**Data section:**
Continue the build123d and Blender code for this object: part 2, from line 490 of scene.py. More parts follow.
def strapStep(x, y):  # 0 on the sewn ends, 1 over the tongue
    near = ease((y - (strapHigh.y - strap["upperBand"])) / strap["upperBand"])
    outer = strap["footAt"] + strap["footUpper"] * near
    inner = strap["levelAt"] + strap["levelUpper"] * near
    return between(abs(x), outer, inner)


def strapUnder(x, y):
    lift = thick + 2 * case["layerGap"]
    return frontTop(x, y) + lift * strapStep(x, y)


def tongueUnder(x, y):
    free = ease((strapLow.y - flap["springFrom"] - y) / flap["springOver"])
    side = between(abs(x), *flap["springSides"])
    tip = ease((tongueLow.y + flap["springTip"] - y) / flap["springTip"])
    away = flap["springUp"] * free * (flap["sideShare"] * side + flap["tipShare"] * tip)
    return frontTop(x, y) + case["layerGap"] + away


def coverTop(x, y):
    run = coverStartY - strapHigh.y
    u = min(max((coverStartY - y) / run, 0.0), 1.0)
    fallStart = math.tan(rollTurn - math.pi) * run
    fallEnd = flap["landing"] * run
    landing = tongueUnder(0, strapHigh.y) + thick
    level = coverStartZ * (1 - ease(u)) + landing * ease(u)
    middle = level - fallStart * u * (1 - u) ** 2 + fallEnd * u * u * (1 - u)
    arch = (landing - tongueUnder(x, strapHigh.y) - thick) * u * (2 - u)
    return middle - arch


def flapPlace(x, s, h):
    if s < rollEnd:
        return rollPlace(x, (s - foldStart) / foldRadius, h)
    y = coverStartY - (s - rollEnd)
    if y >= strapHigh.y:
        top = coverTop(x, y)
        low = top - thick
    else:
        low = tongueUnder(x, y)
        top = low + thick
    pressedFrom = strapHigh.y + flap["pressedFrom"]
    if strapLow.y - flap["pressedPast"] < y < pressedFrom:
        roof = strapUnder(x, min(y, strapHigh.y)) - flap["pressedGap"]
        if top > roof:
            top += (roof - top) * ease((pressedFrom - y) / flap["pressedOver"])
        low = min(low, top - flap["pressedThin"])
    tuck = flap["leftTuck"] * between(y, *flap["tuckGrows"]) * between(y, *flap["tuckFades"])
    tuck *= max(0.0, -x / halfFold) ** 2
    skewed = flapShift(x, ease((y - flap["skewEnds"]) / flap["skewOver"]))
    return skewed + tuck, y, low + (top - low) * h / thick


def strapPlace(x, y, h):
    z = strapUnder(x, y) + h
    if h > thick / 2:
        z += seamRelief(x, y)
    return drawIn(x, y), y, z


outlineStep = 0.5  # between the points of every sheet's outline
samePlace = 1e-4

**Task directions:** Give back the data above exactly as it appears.

**The response:**
Continue the build123d and Blender code for this object: part 2, from line 490 of scene.py. More parts follow.
def strapStep(x, y):  # 0 on the sewn ends, 1 over the tongue
    near = ease((y - (strapHigh.y - strap["upperBand"])) / strap["upperBand"])
    outer = strap["footAt"] + strap["footUpper"] * near
    inner = strap["levelAt"] + strap["levelUpper"] * near
    return between(abs(x), outer, inner)


def strapUnder(x, y):
    lift = thick + 2 * case["layerGap"]
    return frontTop(x, y) + lift * strapStep(x, y)


def tongueUnder(x, y):
    free = ease((strapLow.y - flap["springFrom"] - y) / flap["springOver"])
    side = between(abs(x), *flap["springSides"])
    tip = ease((tongueLow.y + flap["springTip"] - y) / flap["springTip"])
    away = flap["springUp"] * free * (flap["sideShare"] * side + flap["tipShare"] * tip)
    return frontTop(x, y) + case["layerGap"] + away


def coverTop(x, y):
    run = coverStartY - strapHigh.y
    u = min(max((coverStartY - y) / run, 0.0), 1.0)
    fallStart = math.tan(rollTurn - math.pi) * run
    fallEnd = flap["landing"] * run
    landing = tongueUnder(0, strapHigh.y) + thick
    level = coverStartZ * (1 - ease(u)) + landing * ease(u)
    middle = level - fallStart * u * (1 - u) ** 2 + fallEnd * u * u * (1 - u)
    arch = (landing - tongueUnder(x, strapHigh.y) - thick) * u * (2 - u)
    return middle - arch


def flapPlace(x, s, h):
    if s < rollEnd:
        return rollPlace(x, (s - foldStart) / foldRadius, h)
    y = coverStartY - (s - rollEnd)
    if y >= strapHigh.y:
        top = coverTop(x, y)
        low = top - thick
    else:
        low = tongueUnder(x, y)
        top = low + thick
    pressedFrom = strapHigh.y + flap["pressedFrom"]
    if strapLow.y - flap["pressedPast"] < y < pressedFrom:
        roof = strapUnder(x, min(y, strapHigh.y)) - flap["pressedGap"]
        if top > roof:
            top += (roof - top) * ease((pressedFrom - y) / flap["pressedOver"])
        low = min(low, top - flap["pressedThin"])
    tuck = flap["leftTuck"] * between(y, *flap["tuckGrows"]) * between(y, *flap["tuckFades"])
    tuck *= max(0.0, -x / halfFold) ** 2
    skewed = flapShift(x, ease((y - flap["skewEnds"]) / flap["skewOver"]))
    return skewed + tuck, y, low + (top - low) * h / thick


def strapPlace(x, y, h):
    z = strapUnder(x, y) + h
    if h > thick / 2:
        z += seamRelief(x, y)
    return drawIn(x, y), y, z


outlineStep = 0.5  # between the points of every sheet's outline
samePlace = 1e-4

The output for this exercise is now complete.